After much thought and prayer, it has become clear that without being able to work with an independent investigatory agency from the very start, without having a say in the election of whether cases proceed in front of a judge or jury, without communal oversight of police in this community, without substantive reforms to the current criminal justice system, we could try this case 100 times just like it and we would still end up with the same result.

As it stands, police are rarely indicted for killing civilians, even as more video evidence of those killings becomes available. Rather, as Vox’s Dara Lind has pointed out, the legal standard for lethal use of force “often boils down to what the officer believedwhen the force was used (something that is notoriously difficult to standardize), regardless of how much of a threat actually existed.”
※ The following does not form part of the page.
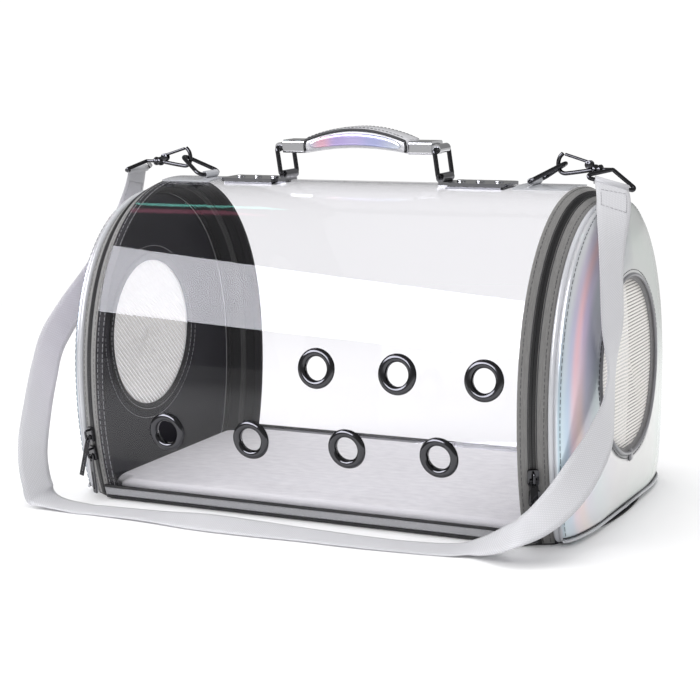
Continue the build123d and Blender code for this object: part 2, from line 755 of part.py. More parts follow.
def grip_frame():
    """Origin midway between the links' upper wires."""
    return Pos(link_top(1) - Vector(PIVOT_X, 0, 0))


def arched_bar(half, low_end, low_mid, high_end, high_mid, half_width_y):
    """A bar along X whose lower and upper faces are arcs."""
    low = ThreePointArc((-half, 0, low_end), (0, 0, low_mid), (half, 0, low_end))
    high = ThreePointArc((half, 0, high_end), (0, 0, high_mid), (-half, 0, high_end))
    right = Line((half, 0, low_end), (half, 0, high_end))
    left = Line((-half, 0, high_end), (-half, 0, low_end))
    face = Face(Wire([low, right, high, left]))
    bar = extrude(face, amount=half_width_y, dir=(0, 1, 0))
    return bar + extrude(face, amount=half_width_y, dir=(0, -1, 0))


def core_bar(grow):
    """Steel strip that runs through the grip into both end caps."""
    reach = GRIP_HALF + CAP_LENGTH / 2 + grow
    low = (CAP_LOW + CAP_HIGH) / 2 - CORE / 2 - grow
    rise = (GRIP_MID_LOW + GRIP_MID_HIGH) / 2 - CORE / 2 - grow
    return arched_bar(reach, low, rise, low + CORE + 2 * grow, rise + CORE + 2 * grow, CORE_HALF_WIDTH + grow)


def grip_core():
    return grip_frame() * core_bar(0)


def inlay_panel(side, grow):
    """Iridescent panel let into the grip's front (-1) or back (+1) face."""
    low_end = GRIP_END_LOW + INLAY_LOW - grow
    low_mid = GRIP_MID_LOW + INLAY_LOW - grow
    height_end = INLAY_HEIGHT - 1.5 + 2 * grow
    height_mid = INLAY_HEIGHT + 4.0 + 2 * grow
    bar = arched_bar(
        INLAY_HALF + grow, low_end, low_mid,
        low_end + height_end, low_mid + height_mid, GRIP_HALF_WIDTH,
    )
    near = GRIP_HALF_WIDTH - INLAY - grow
    slab = block(-REACH, REACH, near, GRIP_HALF_WIDTH + 1, -REACH, REACH)
    if side < 0:
        slab = mirror(slab, about=Plane.XZ)
    return bar & slab


def grip_cover():
    bar = arched_bar(GRIP_HALF, GRIP_END_LOW, GRIP_MID_LOW, GRIP_END_HIGH, GRIP_MID_HIGH, GRIP_HALF_WIDTH)
    long_edges = [e for e in bar.edges() if abs(abs(e.center().Y) - GRIP_HALF_WIDTH) < 0.01]
    long_edges = [e for e in long_edges if e.length > GRIP_HALF]
    bar = fillet(long_edges, 1.6)
    bar -= core_bar(SEAM)
    for side in (-1, 1):
        bar -= inlay_panel(side, SEAM)
    return grip_frame() * bar


def grip_inlays():
    return [grip_frame() * inlay_panel(side, 0) for side in (-1, 1)]


def handle_end(side):
    """Metal cap on one end of the grip, with the barrel for its link."""
    x0 = GRIP_HALF + SEAM
    cap = block(x0, x0 + CAP_LENGTH, -CAP_HALF_WIDTH, CAP_HALF_WIDTH, CAP_LOW, CAP_HIGH)
    cap = fillet(cap.edges().filter_by(Axis.X), CAP_EDGE)
    barrel = rod((PIVOT_X, -BARREL_HALF, 0), (PIVOT_X, BARREL_HALF, 0), LINK_WIRE_R + BARREL_WALL)
    neck = block(x0 + CAP_LENGTH - 1, PIVOT_X, -BARREL_HALF, BARREL_HALF, -2.6, 2.6)
    cap = cap + barrel + neck
    cap -= rod((PIVOT_X, -REACH, 0), (PIVOT_X, REACH, 0), LINK_WIRE_R + PIN_FIT)
    if side < 0:
        cap = other_end(cap)
    return grip_frame() * (cap - core_bar(SEAM))


def ring_tab():
    """Fabric tab sewn on the crown, with the loop that holds the ring."""
    patch = arch_layer(TAB_INNER_X, SHELL_HALF - SEAM, -SEAM - TAB, -SEAM)
    patch &= block(0, REACH, -TAB_HALF_WIDTH, TAB_HALF_WIDTH, CROWN_Z - 10, CROWN_Z + 10)
    loop_r = RING_WIRE_R + PIN_FIT + TAB_LOOP_WALL
    loop = rod((RING_X, -TAB_LOOP_HALF, RING_Z), (RING_X, TAB_LOOP_HALF, RING_Z), loop_r)
    tab = patch + loop - under_arch(-SEAM)
    tab -= rod((RING_X, -REACH, RING_Z), (RING_X, REACH, RING_Z), RING_WIRE_R + PIN_FIT)
    return tab.solids().sort_by(SortBy.VOLUME)[-1]


def ring_point(along, across):
    """A point of the strap ring, measured from its straight bar."""
    lean = radians(RING_LEAN)
    return Vector(RING_X + along * cos(lean), across, RING_Z + along * sin(lean))


def strap_ring():
    points = [
        ring_point(0, 0),
        ring_point(0, RING_HALF_WIDTH),
        ring_point(RING_HEIGHT, 0),
        ring_point(0, -RING_HALF_WIDTH),
    ]
    path = FilletPolyline(*points[1:], radius=[RING_CORNER, RING_NOSE, RING_CORNER], close=True)
    section = Plane(origin=path @ 0, z_dir=path % 0) * Circle(RING_WIRE_R)
    return sweep(section, path=path)


def hook_body():
    """Bow from the barrel under the ring's nose and up, with cheeks for the gate."""
    bow = bent_rod(
        [
            (HOOK_BACK_X, 0, HOOK_BACK_Z),
            (HOOK_LOW_X, 0, HOOK_LOW_Z),
            (HOOK_NOSE_X, 0, HOOK_NOSE_Z),
            (HOOK_TIP_X, 0, HOOK_TIP_Z),
        ],
        HOOK_WIRE_R, HOOK_BEND,
    )
    barrel = rod((HOOK_BACK_X - 0.6, 0, STUD_Z), (STUD_X, 0, STUD_Z), HOOK_BARREL_R)
    barrel -= rod((STUD_X - STUD_IN, 0, STUD_Z), (STUD_X + 1, 0, STUD_Z), STUD_R + PIN_FIT)
    near = GATE_R + CHEEK_GAP
    cheek = block(
        GATE_PIVOT_X - 2.4, HOOK_BACK_X + 2,
        near, near + CHEEK,
        HOOK_BACK_Z, GATE_PIVOT_Z + 2.2,
    )
    cheeks = cheek + mirror(cheek, about=Plane.XZ)
    pin_hole = rod((GATE_PIVOT_X, -9, GATE_PIVOT_Z), (GATE_PIVOT_X, 9, GATE_PIVOT_Z), GATE_PIN_R + PIN_FIT)
    return bow + barrel + cheeks - pin_hole


def hook_gate():
    """Sprung bar that closes the hook, with its pin."""
    bar = rod((GATE_PIVOT_X, 0, GATE_PIVOT_Z), (GATE_TIP_X, 0, GATE_TIP_Z), GATE_R)
    reach = GATE_R + CHEEK_GAP + CHEEK
    pin = rod((GATE_PIVOT_X, -reach, GATE_PIVOT_Z), (GATE_PIVOT_X, reach, GATE_PIVOT_Z), GATE_PIN_R)
    return bar + pin


def strap_eye(bar, way):
    """Stud and three-sided loop, whose far side carries the webbing."""
    neck = Vector(STUD_X + STUD_OUT, 0, STUD_Z)
    stud = rod((STUD_X - STUD_IN + SEAM, 0, STUD_Z), neck, STUD_R)
    corners = [neck, bar + way * EYE_HALF_WIDTH, bar - way * EYE_HALF_WIDTH]
    return stud + bent_rod(corners, EYE_WIRE_R, EYE_CORNER, close=True)


def strap_section(before, here, after, way):
    """Section of the webbing, square to its course, with its width along a given way."""
    along = (after - before).normalized()
    across = way - along * way.dot(along)
    plane = Plane(origin=here, x_dir=across, z_dir=along)
    return plane * Rectangle(2 * STRAP_HALF_WIDTH, STRAP)


def strap_sleeve(bar, way):
    """The webbing where it is sewn round an eye's bar, and the bore of that sleeve."""
    end = way * STRAP_HALF_WIDTH
    bore_r = EYE_WIRE_R + SEAM
    return rod(bar - end, bar + end, bore_r + STRAP), rod(bar - end * 2, bar + end * 2, bore_r)


def shoulder_strap():
    left_bar = Vector(-LEFT_BAR.X, LEFT_BAR.Y, LEFT_BAR.Z)
    course = [(left_bar, LEFT_BAR_WAY)]
    for point, way in LEFT_FALL + FLOOR_RUN + RIGHT_RISE:
        course.append((Vector(*point), Vector(*way)))
    course.append((RIGHT_BAR, RIGHT_BAR_WAY * -1))
    sections = []
    last = len(course) - 1
    for index, (point, way) in enumerate(course):
        before = course[max(0, index - 1)][0]
        after = course[min(last, index + 1)][0]
        sections.append(strap_section(before, point, after, way))
    strap = loft(sections, ruled=True)
    for bar, way in ((left_bar, LEFT_BAR_WAY), (RIGHT_BAR, RIGHT_BAR_WAY)):
        sleeve, bore = strap_sleeve(bar, way)
        strap = strap + sleeve - bore
    return strap.solids().sort_by(SortBy.VOLUME)[-1]


def write(name, shapes):
    """Write one node; its pieces stay separate solids."""
    if not isinstance(shapes, list):
        shapes = [shapes]
    solids = [solid for shape in shapes for solid in shape.solids()]
    for solid in solids:
        assert solid.is_valid, name
    node = solids[0] if len(solids) == 1 else Compound(children=solids)
    node.label = name
    export_step(node, f"parts/{name}.step")


def write_pair(name, right):
    """Write the right piece and its mirror image at the left end."""
    write(f"right_{name}", right)
    write(f"left_{name}", other_end(right))


os.makedirs("parts", exist_ok=True)

write("base_cover", base_cover())
write("base_board", base_board())
write("floor_pad", floor_pad())
write("clear_shell", clear_shell())
write("front_trim", foot_trim())
write("rear_trim", mirror(foot_trim(), about=Plane.XZ))
write("front_cords", foot_cords())
write("rear_cords", [mirror(cord, about=Plane.XZ) for cord in foot_cords()])
write("hoop_wires", both_ends(hoop_wire()))
write("hoop_sleeves", both_ends(hoop_sleeve()))
write("body_zip_tapes", both_ends(body_tape()))
write("body_zip_coils", both_ends(body_coil()))
write("eyelets", eyelets())
write("eyelet_washers", eyelet_washers())

write_pair("door_skin", door_layer(0, SKIN))
write_pair("door_foam", door_layer(SKIN + LAYER_GAP, FOAM))
write_pair("door_lining", door_layer(lining_depth(), LINING))
write_pair("mesh_binding", mesh_binding())
write_pair("window_mesh", window_mesh())
write_pair("door_piping", door_piping())
write_pair("door_zip_tape", door_tape())
write_pair("door_zip_coil", door_coil())

for place, height, tilt in zip(("lower", "upper"), SLIDER_HEIGHTS, PULL_TILTS):
    write_pair(f"{place}_slider", zip_slider(height))
    write_pair(f"{place}_pull", zip_pull(height, tilt))

write_pair("handle_plate", handle_plate())
write("backing_plates", both_ends(backing_plate()))
write("handle_rivets", handle_rivets())
write("right_link", ring_link(1))
write("left_link", ring_link(-1))
write("grip_core", grip_core())
write("grip_cover", grip_cover())
write("grip_inlays", grip_inlays())
write("right_handle_end", handle_end(1))
write("left_handle_end", handle_end(-1))

write_pair("ring_tab", ring_tab())
write_pair("strap_ring", strap_ring())
write_pair("hook", hook_body())
write_pair("hook_gate", hook_gate())
write("right_strap_eye", strap_eye(RIGHT_BAR, RIGHT_BAR_WAY))
write("left_strap_eye", other_end(strap_eye(LEFT_BAR, LEFT_BAR_WAY)))
write("shoulder_strap", shoulder_strap())
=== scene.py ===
from math import acos, atan2, cos, pi, radians, sin, sqrt

import bmesh
import bpy
from mathutils import Matrix, Vector


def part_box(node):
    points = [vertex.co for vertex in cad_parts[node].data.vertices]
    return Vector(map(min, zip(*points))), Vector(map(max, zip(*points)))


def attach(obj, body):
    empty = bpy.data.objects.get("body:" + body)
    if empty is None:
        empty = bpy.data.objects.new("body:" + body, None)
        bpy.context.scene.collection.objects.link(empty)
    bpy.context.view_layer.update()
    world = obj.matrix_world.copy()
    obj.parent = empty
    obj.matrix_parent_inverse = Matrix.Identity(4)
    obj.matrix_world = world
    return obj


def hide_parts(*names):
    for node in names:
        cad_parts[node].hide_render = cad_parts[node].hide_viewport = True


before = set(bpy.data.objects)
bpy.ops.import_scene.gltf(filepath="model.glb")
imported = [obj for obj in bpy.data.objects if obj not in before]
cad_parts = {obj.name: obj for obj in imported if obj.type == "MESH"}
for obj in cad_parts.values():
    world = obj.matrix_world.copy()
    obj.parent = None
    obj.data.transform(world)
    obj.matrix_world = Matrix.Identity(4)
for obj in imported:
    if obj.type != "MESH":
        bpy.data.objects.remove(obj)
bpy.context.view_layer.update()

MM = 0.001
SIDES = (("right", 1), ("left", -1))

# Sizes in millimetres, as in the CAD model
SHELL_HALF = 170.0
ARCH_HALF_WIDTH = 124.4
ARCH_WIDEST_Z = 86.6
ARCH_RISE = 151.8
ARCH_POWER = 2.2
FOOT_HALF_WIDTH = 110.1
FOOT_POWER = 2.08
BAND_LENGTH = 18.4
BAND_DROP = 10.6
BAND_END_X = SHELL_HALF + BAND_LENGTH
SPLIT_X = SHELL_HALF + BAND_LENGTH / 2
FOOT_Z = 1.05
DOOR_FOOT_Z = 1.3
PIPING_X = 188.5
PIPING_R = 2.25
PIPING_OUT = 1.6
RIM_X = 193.1
RIM_INSET = 9.6
RIM_CORNER = 5.0
SHOULDER_X = 196.0
SHOULDER_INSET = 8.0
DOME_SPAN = 114.0
CAP_ANGLE = 55.0
SHOULDER_CORNER = 6.0
CAP_CORNER = 34.0
CAP_FLOOR_RISE = 12.0
INNER_WINDOW = (58.0, 61.0)
WINDOW_Z = 111.0
SKIN = 1.0
LINING = 0.8
TAPE = 1.2
COIL_WIDTH = 1.65
SEAM = 0.05
SHEET = 0.8
SLEEVE = 2.6
HOOP = 0.8
TRIM_HALF = 172.0
TRIM_LOW = 3.15
TRIM_HIGH = 9.85
TRIM = 1.5
STRAP_HALF_WIDTH = 12.5
STRAP = 1.4

# Sizes in millimetres that the visual model has for itself
DOME_RISE = {"right": 16.0, "left": 7.0}
FLAT_DRAW_IN = 0.5           # how much further inside its rim each millimetre of lost rise brings a dome
OUTER_WINDOW = (64.5, 65.0)
NET_EDGE = (59.5, 62.0)
FOAM_DEPTH = 2.1
FOAM = 1.9
NET_DEPTH = 3.0
NET = 0.5
LINING_DEPTH = 3.3
WALL = LINING_DEPTH + LINING
SLEEVE_WIDTH = 7.0
SLEEVE_FROM = {"right": 170.4, "left": 163.0}
SLEEVE_SEAMS = (5.4, 1.2)
SLEEVE_SEAM_LIFT = 0.02 - SHEET
HOOP_MARGIN = 0.5

# How finely the round shapes are drawn
CORNER_STEPS = 12
RING_POINTS = 240
DOME_ROWS = 20
CAP_SHARES = (0.25, 0.5, 0.75, 1.0)
ARCH_STEPS = 400
TOOTH_POINTS = 1400
TOOTH_STEP = 4
CORD_POINTS = 300
SEWN_POINTS = 700
RIBBON_STEPS = 6
RIBBON_STRIPS = 2 * RIBBON_STEPS + 6
PIPING_SIDES = 16
BEAD_SIDES = 8
STITCH_SIDES = 5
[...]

The difficulty in prosecuting such cases is illustrated by reports like one in 2011 by the National Police Misconduct Reporting Project, which says only 32.8 percent of the 3,238 criminal cases filed against police officers between January and December 2010 resulted in a conviction — less than half the public conviction rate for criminal charges (68 percent). Among those rare convictions, only a little more than a third of them (36 percent) actually result in prison sentences.

The latest string of acquittals in the death of Freddie Gray magnifies how much the criminal justice system is broken, and how imperative reform is to ensure everyone is held accountable under the law, especially those responsible for enforcing it.